Gaëlle Constantini : fabriqué en chines

Gaëlle Constantini : fabriqué en chines

Gaëlle, elle aussi, est une pionnière et une défricheuse. Elle a commencé à faire de l’upcycling il y a 10 ans à partir de vêtements chinés en friperies. Sa marque éponyme, Gaëlle Constantini, a aujourd’hui grandi et évolué mais reste fidèle à ses bases : l’écologie, le respect du vivant, l’héritage des savoir-faire français et l’aide à ceux qui en ont besoin… Condensé d’un échange passionnant de près de deux heures sur la création, la nature, la nuit parisienne, les doutes de l’entrepreneuriat et la quête de sens qui ne s’arrête jamais.

Gaëlle est née aux Ulis, dans le 91, avant de partir vivre avec ses parents dans le Sud de la France, entre Aix et Marseille. Depuis toujours, la nature, les arbres, les végétaux la fascinent et la portent. Elle s’y sent connectée et tout part de là dans son processus de création : « Ce qui m’anime dans la vie, c’est la nature. C’est la base de ma marque. Si on ne doit retenir qu’une chose de Gaëlle Constantini, c’est que c’est une marque écologique », explique t-elle.

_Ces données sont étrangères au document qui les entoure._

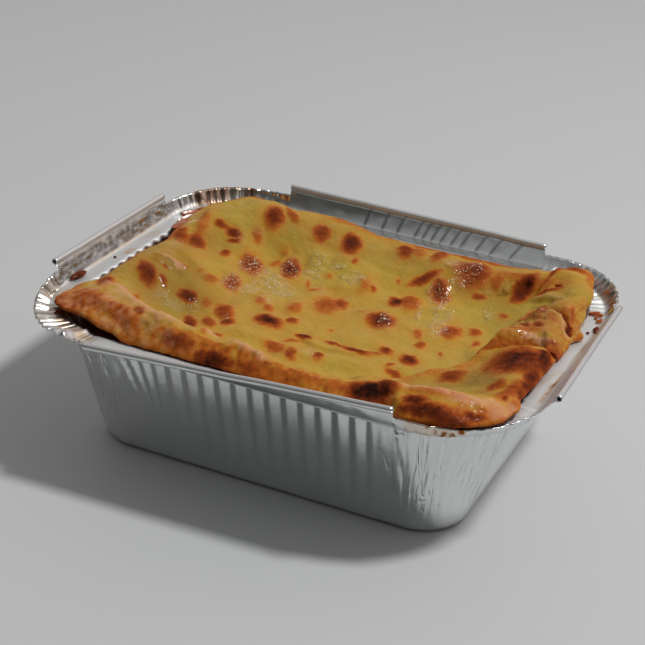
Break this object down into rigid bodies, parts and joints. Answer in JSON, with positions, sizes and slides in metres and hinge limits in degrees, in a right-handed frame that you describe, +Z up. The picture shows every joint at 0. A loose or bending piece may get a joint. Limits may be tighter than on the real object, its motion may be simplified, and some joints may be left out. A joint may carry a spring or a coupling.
{
  "type": "foil tray meal",
  "caption": "Baked pasta with a browned cheese top, one corner lifted and a flap along its right side, in an oblong fluted foil tray with leaning flanges.",
  "frame": {"origin": "middle of the tray's flat base, on the surface that it stands on", "axes": "+X along the long sides, towards the end with the side flap; -Y towards the front long side; +Z up"},
  "size_m": [0.1576, 0.1344, 0.0485],
  "materials": {
    "foil": "bright thin foil, fluted, pleated and creased",
    "filling": "moist, dark red brown",
    "browned_cheese": "oily melted cheese, yellow with brown and nearly black spots"
  },
  "bodies": {
    "root": {"foil_tray": "foil", "meat_filling": "filling", "cheese_sheet": "browned_cheese", "side_flap": "browned_cheese"}
  },
  "joints": []
}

Une autre Mode est Possible - Gaëlle Constantini

Portrait de Gaëlle Constantini

Gaëlle Constantini & Paris la nuit

Après un BTS Action Commerciale où elle réalisait tous ses exposés sur le commerce équitable, Gaëlle monte vivre à Paris en 2006 et entame une formation de styliste modéliste par correspondance. Pour la financer, elle est engagée comme serveuse dans les clubs Le Baron et Le Paris Paris, fondés par l’artiste-graffeur André Saraiva. Elle y découvre un autre monde qui va la nourrir, l’inspirer et la pousser à lancer son projet : « J’y ai fait des rencontres extraordinaires, à commencer par André, qui est un peu mon mentor et qui est resté un ami très proche. C’est lui qui a dessiné tous les logos de la marque par exemple. J’ai rencontré aussi Noémie Ferst, qui a été ma muse et qui continue à faire mes photos, Julien Weber, qui était photographe du Baron et qui est devenu mon photographe ensuite. Contrairement à ce qu’on peut croire, je n’ai jamais senti de jugements de valeur dans ce milieu de la nuit, et ça a été très important pour moi. J’ai aussi croisé beaucoup de gens du milieu du spectacle et des costumières avec lesquelles j’ai progressivement commencé à travailler comme assistante-costume. Et puis j’ai découvert une autre façon de s’habiller, radicalement différente de celle que j’avais pu connaître en province. Dans ces clubs, la clientèle était très éclectique, tout se mélangeait. Tu avais par exemple Mick Jagger qui venait fêter son anniversaire à côté du jeune étudiant au Cours Florent qui essayait de devenir comédien. C’était vraiment des lieux hybrides. Donc il y avait par exemple beaucoup de jeunes artistes qui n’avaient pas beaucoup d’argent et qui s’habillaient en seconde-main. J’ai vraiment pris une grosse claque au niveau des looks », raconte Gaëlle.

La fripe et le costume

La jeune créatrice membre d’UAMEP fait ainsi deux découvertes majeures qui vont aboutir sur la création de sa marque en 2009. Déjà les friperies, où elle se rend compte de la quantité inouïe de vêtements qui ne sont plus portés. Travailler à partir de seconde main s’impose alors comme une évidence. En parallèle, ses missions d’assistante-costume lui permettent d’être au contact d’un univers lui aussi très riche : « Ça a vraiment été une expérience très enrichissante. J’ai été au contact de vêtements d’époque et ça m’a permis d’appréhender comment ils étaient fabriqués. C’est dingue parce que tu te rends compte qu’il y avait déjà des coupes ultra contemporaines qui ont traversé les époques. J’habillais aussi la figuration, donc j’ai eu l’occasion d’habiller toutes sortes de morphologies et des personnes de tout âge. Donc ce rapport aux corps, aux vêtements d’époque a finalement construit tout mon imaginaire »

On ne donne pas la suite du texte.